In this case, the People contend that the record demonstrates that the defendant was aware that he could be deported as a result of his plea and, consequently, he was required to preserve his claim that the Supreme Court's discussion of this issue during the plea proceeding was inadequate. Specifically, the People point to the defendant's statement during the plea proceeding that he was told to sign a "[CPL 730] document" or else he was "going to get deported." This statement, in the People's view, suggests that the defendant had been told by his lawyer "that, if he did not seek to be found incompetent [to stand trial], then he would be deported after an inevitable conviction." The defendant, however, did not connect being deported to a conviction; instead, he seemed to say that he had been told that he could be deported if he refused to undergo a psychiatric examination. And although the belief that one could be deported for that reason might appear dubious, the defendant, it seems, received this advice around the time that he was found unfit to proceed. The defendant's statement, then, was inadequate to establish his knowledge of the potential deportation consequences of his plea (cf. People v. Peque, 22 N.Y.3d at 183, 980 N.Y.S.2d 280, 3 N.E.3d 617 ; People v. Balbuena, 123 A.D.3d 1384, 1385, 999 N.Y.S.2d 600 ). The People further contend that the Supreme Court's statements regarding immigration consequences should have put the defendant on notice that his convictions could render him deportable. The court, however, only advised the defendant of the possibility of "negative immigration consequences"; it never mentioned deportation. Moreover, according to the transcript of the plea proceeding, the court stated to the defendant: "I am asking if you are a United States citizen[,] your conviction may result in negative immigration consequences in the future." This seemed to suggest, if interpreted literally, that the defendant was only at risk for adverse immigration consequences if he were a United States citizen. Given this confusing admonition, we cannot conclude that the defendant had the "practical ability to object to the [adequacy of the] court's statement or to otherwise tell the court, if he chose, that he would not have pleaded guilty if he had known about the possibility of deportation" ( People v. Mohamed, 171 A.D.3d at 797, 97 N.Y.S.3d 188 [internal quotation marks omitted]).

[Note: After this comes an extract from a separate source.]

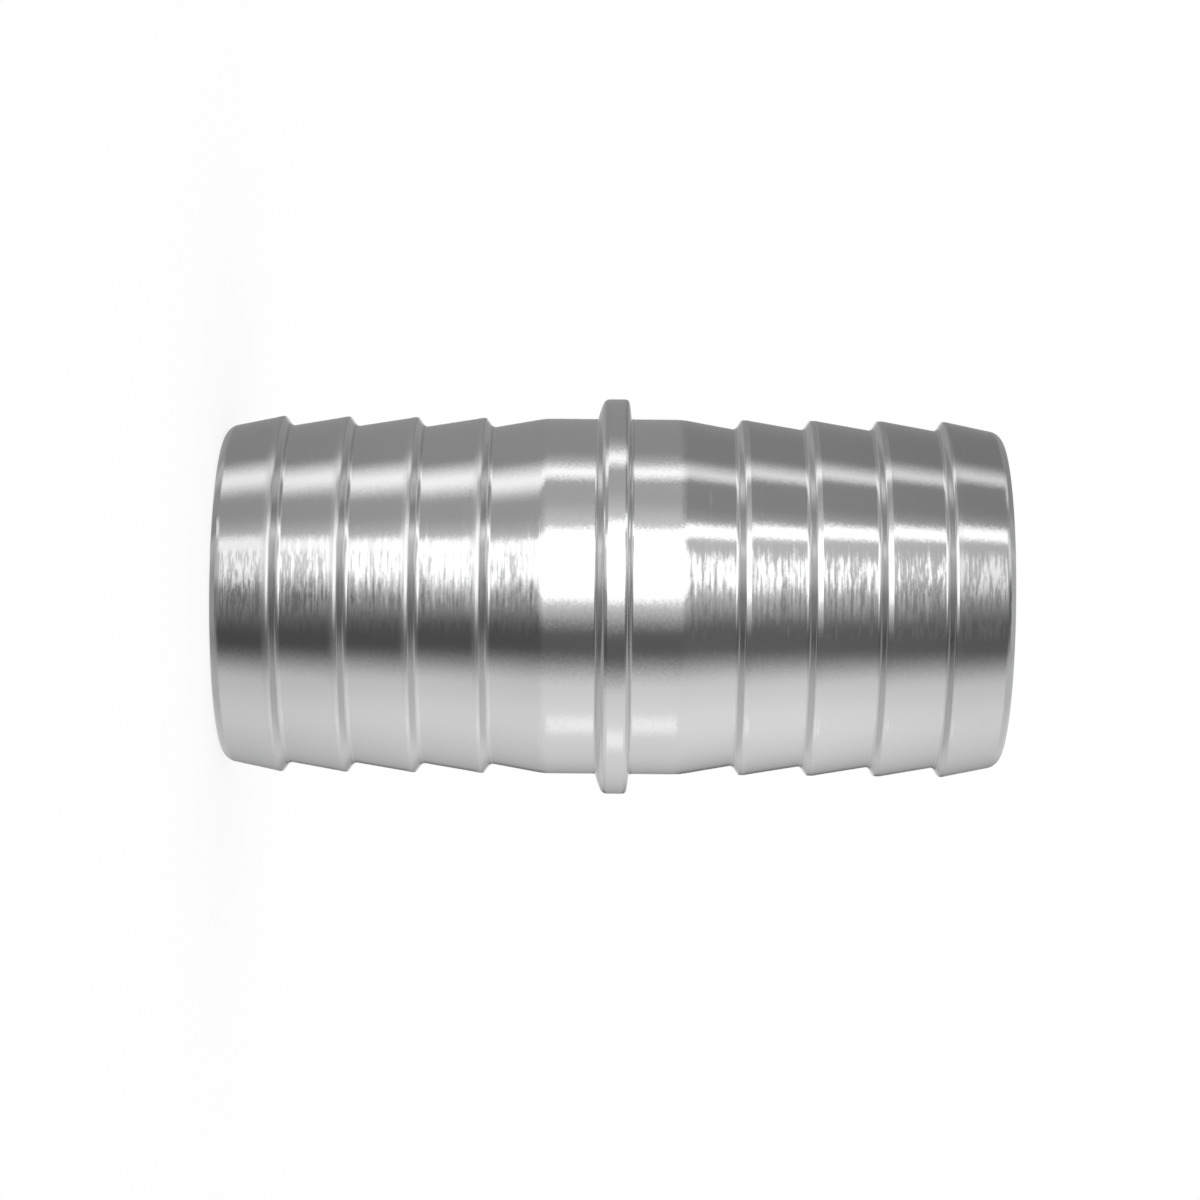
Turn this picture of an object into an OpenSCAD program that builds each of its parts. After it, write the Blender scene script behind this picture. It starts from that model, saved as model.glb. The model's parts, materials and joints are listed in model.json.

Accordingly, we remit the matter to the Supreme Court, Kings County, to afford the defendant an opportunity to move to vacate his plea, and thereafter for a report to this Court limited to the Supreme Court's findings with respect to whether the defendant has moved to vacate his plea of guilty and whether he has established his entitlement to the withdrawal of his plea. Any such motion shall be made by the defendant within 60 days of the date of this decision and order, and, upon such motion, the defendant will have the burden of establishing that there is a reasonable probability that he would not have pleaded guilty had the court advised him of the possibility of deportation (see People v. Ulanov, 188 A.D.3d 1271, 1273, 132 N.Y.S.3d 812 ; People v. Arana, 179 A.D.3d 826, 827, 113 N.Y.S.3d 893 ). We hold the appeal in abeyance pending receipt of the Supreme Court's report. We express no opinion as to the merits of the defendant's motion, should he make one.
DILLON, J.P., BARROS, CHRISTOPHER and ZAYAS, JJ., concur.